Friday, August 11, 2006

Shaken, Stirred and Whining


Daniel Craig should not read this blog. In fact, he shouldn't go online at all. He's too sensitive.

Craig was named the new James Bond when talks with Pierce Brosnan fell through. Shooting is complete on "Casino Royale" which up to now, was the only of Ian Fleming's novels never officially filmed (not counting the 50's television version and that weird parody with Peter Sellers and Woody Allen). Sounds like it should go back to basics and showcase a leaner, tougher Bond.

But the actor playing Bond is complaining. He's hurt by the fan response. He thinks people won't accept a new Bond. Dude, it's been 40 years. We've accepted FIVE new Bonds. And one of them was George Lazenby. What we won't accept is a crybaby in the role. Shut up and shoot people.

6 comments:

Brian Kunath said...

Speaking of movies, I see they've stolen our idea about women hikers who are stalked by monsters (the one we came up with in San Fran). They named it descent and put it in a cave, but there's no doubt our idea was overheard at one of the Haight Street bars by a visiting Englishman.

Anonymous said...

Damn that sucks! That was such an original idea to!!! I mean, hikers that get lost and attacked by monsters. Thats going to change the face of film.

Brian Kunath said...

There was also a subplot about how the monsters run to Maine and eat an overly sarcastic Interactive art director, so watch your ass, W!

Anonymous said...

i wrote a script that mysteriously found it's way to hollywood as well guys.

it was this really unique action/drama about a terrifying event featuring a plot never heard of before in the history of modern film.

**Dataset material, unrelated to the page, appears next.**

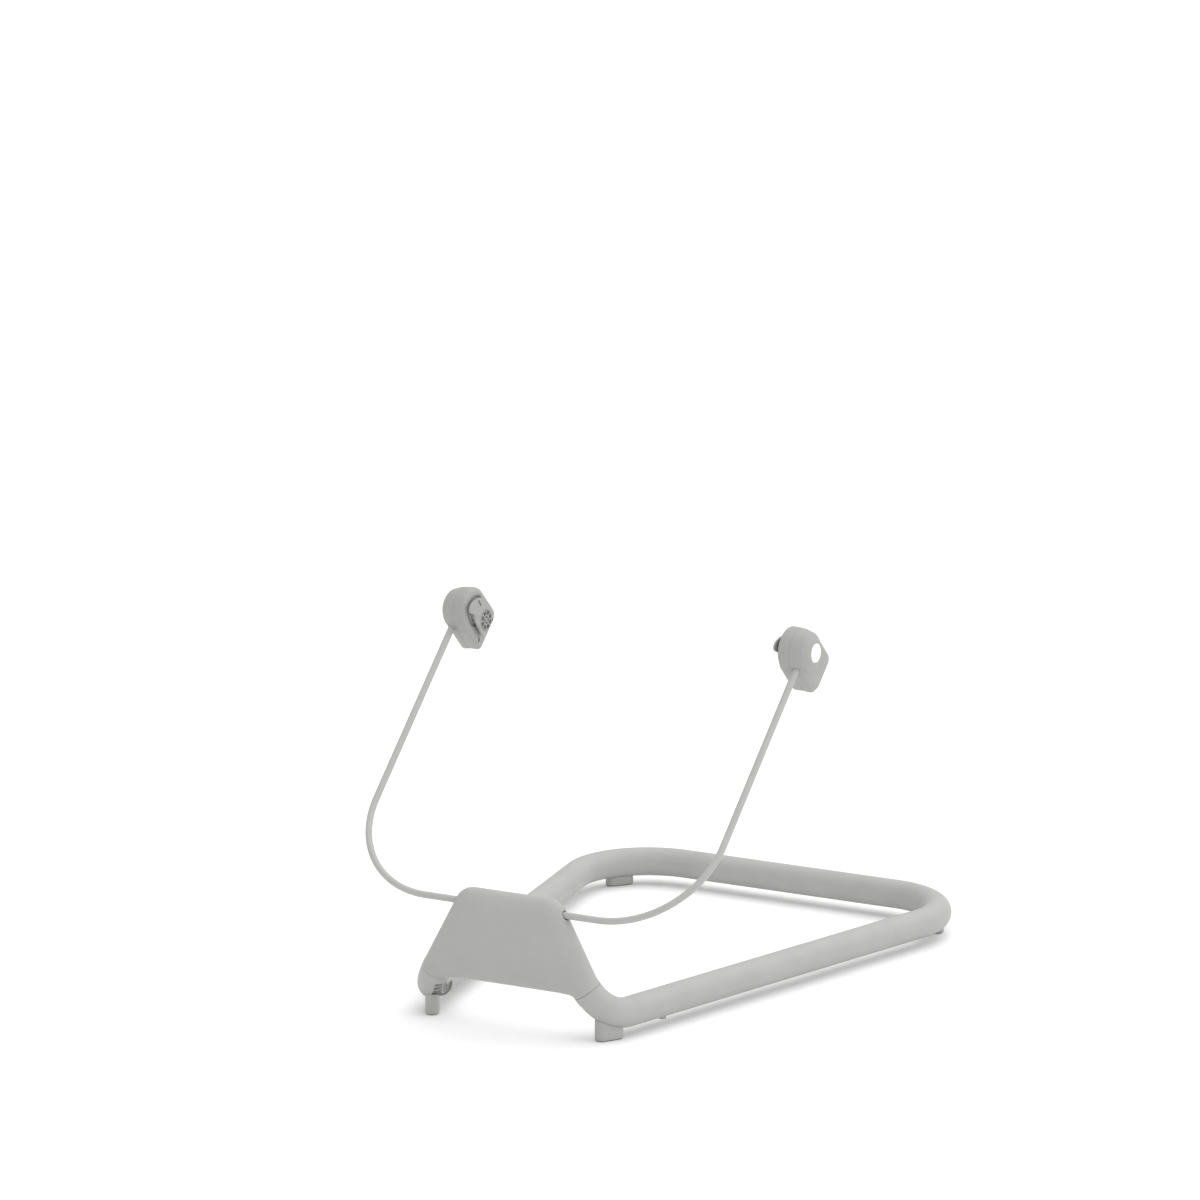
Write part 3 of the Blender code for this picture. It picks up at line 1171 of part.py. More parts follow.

the working title of my script was called "a commercial airplane in flight, and some snakes get loose on it and go crazy".

hi brian kunath

Anonymous said...

Maybe all of hollywood is reading your blogs! Maybe that is where they are getting the next Oscar-worthy films from....maybe you should all get Oscars for the "Sorry Suckers, you just did not have the contract, but we stole your idea" category....

Brian Kunath said...

We should!

I could recount the theft of my screenplay, the one about a red-headed dwarf who uses his powers of mental telepathy to channel the dead Gabor sisters everytime an IRS agent shows up at this underwater treehouse to audit him for claiming Mount Rushmore as four dependents on his tax return. The Gabor sisters slap the auditor until he turns into a giant block of cheddar cheese, which is then eaten by the ghost of Fatty Arbuckle.

Of course, you probably know the movie by its new title: The Godfather.